Tackling paper and plastic waste was a natural move for the bar at Olmsted, which, since opening on a quiet stretch of Vanderbilt Avenue in 2016, has evolved to become a case study in how a cocktail program can be used to help reduce a restaurant’s food waste.

It began with a drink called the Rosemary, perennially the restaurant’s best-selling cocktail: a smoky margarita variation made from mezcal infused with rosemary stems left over from the prep kitchen. In 2017, when Andrew Zerrip began working behind Olmsted’s bar, he noticed the drink’s clever use of kitchen odds and ends and wondered what else he could repurpose.

olmsted-restaurant-bar
In 2017, when Andrew Zerrip began working behind Olmsted’s bar, he noticed the drink’s clever use of kitchen odds and ends and wondered what else he could repurpose.

Before becoming a bartender, Zerrip spent years as a cook, and he felt at ease nosing around a restaurant kitchen. During the summer, he and Erick Lovendahl, who proceeded Zerrip as Olmsted’s head bartender, spotted cucumbers being salted and drained of their juice. Zerrip tasted the resulting liquid and loved its vegetal quality, both savory and refreshing. So he combined it with gin, simple syrup, lime juice and yellow Chartreuse for a variation on a Prohibition-era cocktail called a Last Word.

When winter came, beets flooded into Olmsted’s kitchen. Baxtrom was slicing them into neat ribbons for a salad, leaving behind trim. Zerrip put all the leftovers through a juicer, and used that fresh beet juice as the basis for the Beet, a tangy rum cocktail which also repurposes simple syrup previously used by the kitchen to confit lemons.
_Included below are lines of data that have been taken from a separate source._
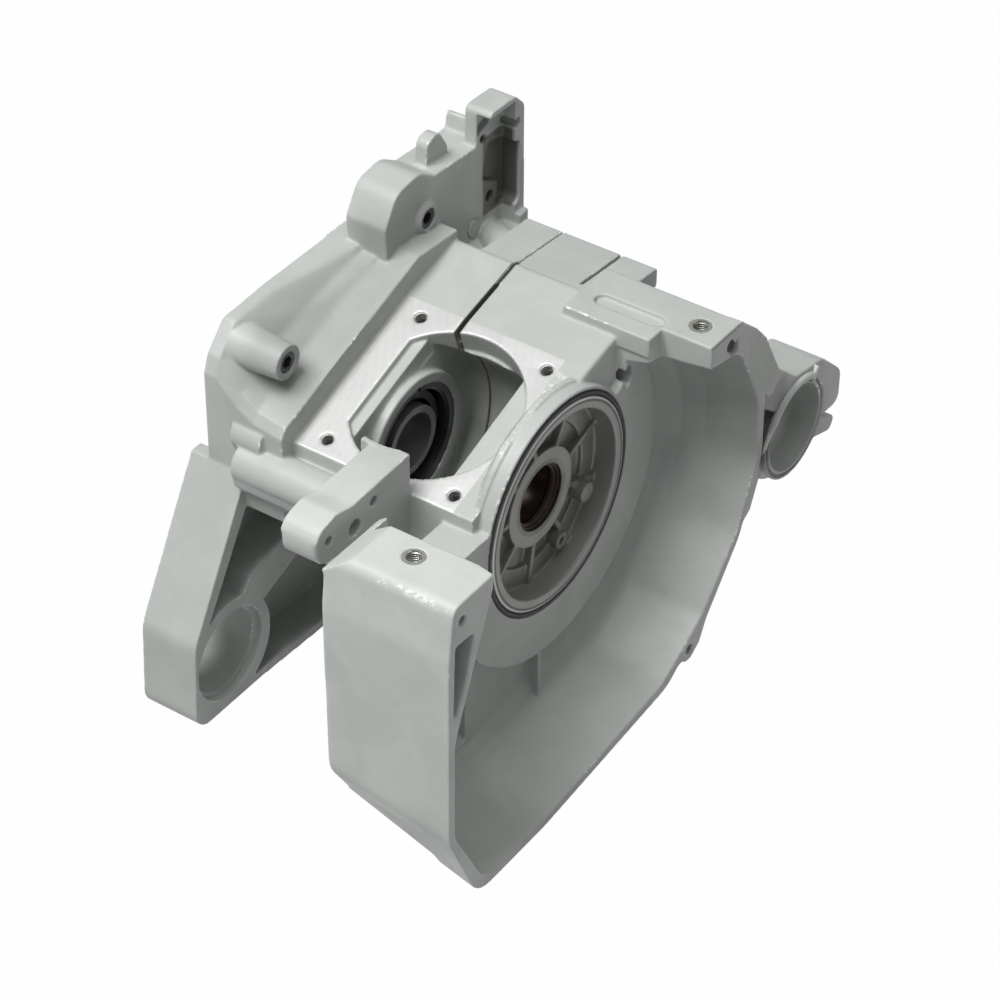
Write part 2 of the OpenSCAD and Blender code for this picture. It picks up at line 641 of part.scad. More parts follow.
module clutch_bearing_inner_race() {
    color([0.5, 0.5, 0.52]) race(-1, inner_land_r, shaft_d / 2);
}
module clutch_bearing_balls() {
    color([0.6, 0.6, 0.62]) ball_ring(-1);
}
module clutch_bearing_cage() {
    color([0.35, 0.33, 0.3]) ball_cage(-1);
}

crankcase_fan_side();
crankcase_clutch_side();
crankcase_gasket();
bearing_plate();
bearing_plate_ring();
fan_side_seal();
clutch_side_seal();
clutch_side_circlip();
fan_bearing_outer_race();
fan_bearing_inner_race();
fan_bearing_balls();
fan_bearing_cage();
clutch_bearing_outer_race();
clutch_bearing_inner_race();
clutch_bearing_balls();
clutch_bearing_cage();
dowel_pins();
case_screws();
shroud_thread_inserts();
gallery_plug();
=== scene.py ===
import math
import bmesh
import bpy
import numpy as np
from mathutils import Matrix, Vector


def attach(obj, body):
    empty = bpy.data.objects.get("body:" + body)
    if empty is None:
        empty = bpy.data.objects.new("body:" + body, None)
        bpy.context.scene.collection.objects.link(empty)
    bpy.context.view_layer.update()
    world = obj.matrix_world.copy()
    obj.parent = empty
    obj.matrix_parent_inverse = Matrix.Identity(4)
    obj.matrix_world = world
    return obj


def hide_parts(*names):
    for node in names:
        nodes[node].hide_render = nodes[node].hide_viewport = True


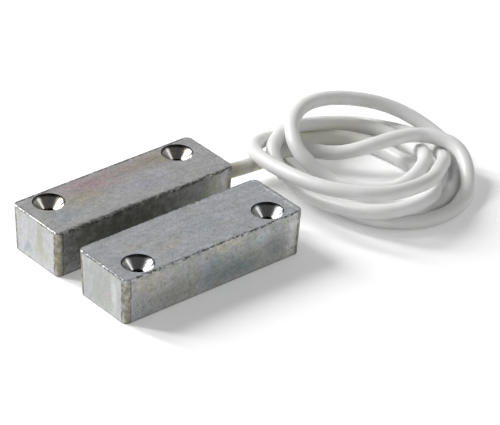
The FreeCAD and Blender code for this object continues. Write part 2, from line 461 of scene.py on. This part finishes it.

Spare beet greens function as a garnish.

This type of repurposing at Olmsted was not without precedent. In the spring of 2017, Baxtrom had draped a sliver of Long Island fluke sashimi over a single blanched snap pea: snap pea sushi. The kitchen chose the prettiest ones, and the bar, helmed at the time by Mike Bohn, took the rest, muddling them with leftover pickling liquid, sake, and sweet vermouth for a new cocktail. “People loved it, because we froze English peas into the ice cube,” Zerrip recalls. In the summer, when Olmsted overbought on strawberries, Zerrip froze the extras at their peak. Gradually he thawed them, mixing their sweet juice with vinegar and tarragon to create a shrub, which went on the bar menu as a mocktail.

Then there’s the Bloody Mary. Olmsted makes its own hot sauce from ají dulce peppers, leaving behind quarts of spicy pulp. Last year, when the restaurant opened for brunch, the bar started using that as the basis for a housemade Bloody Mary mix, along with the liquid left over from pickling cornichons. Another brunch drink, a carrot mimosa, uses freshly squeezed carrot juice. Some of the remaining pulp gets mixed with salt and sugar, dehydrated and used to garnish the rim of the glass; the rest is sent back to the kitchen to use in a carrot falafel.

These days, at Olmsted’s bar, almost nothing goes to waste, although citrus remains a struggle. Lemon juice is a major component in craft cocktails, but leaves behind lots of spent rinds. Zerrip tries to get around that by using all the lemons first peeled or zested by the kitchen; in the past, the bar has grilled empty lemon rinds and blended them with simple syrup, but there isn’t always a way to use that unique flavor in a cocktail. Now, Zerrip simply tries his best to create cocktails that don’t require fresh juice. On the winter menu, five of Olmsted’s nine house cocktails use no juice at all.

All the focus on waste reduction hasn’t seemed to come at the expense of deliciousness: House cocktails make up over 90 percent of what the Olmsted sells, and the ones using kitchen castoffs are among the most popular offerings. For Zerrip’s part, when it comes time to design new ones, he doesn’t mind the extra challenge that conservation imposes. “The constraints make it easier, because I have a starting point,” Zerrip says. “I find it easier to think about the ingredient first and the alcohol second. It’s an interesting way of looking at cocktails, where you reverse engineer it.”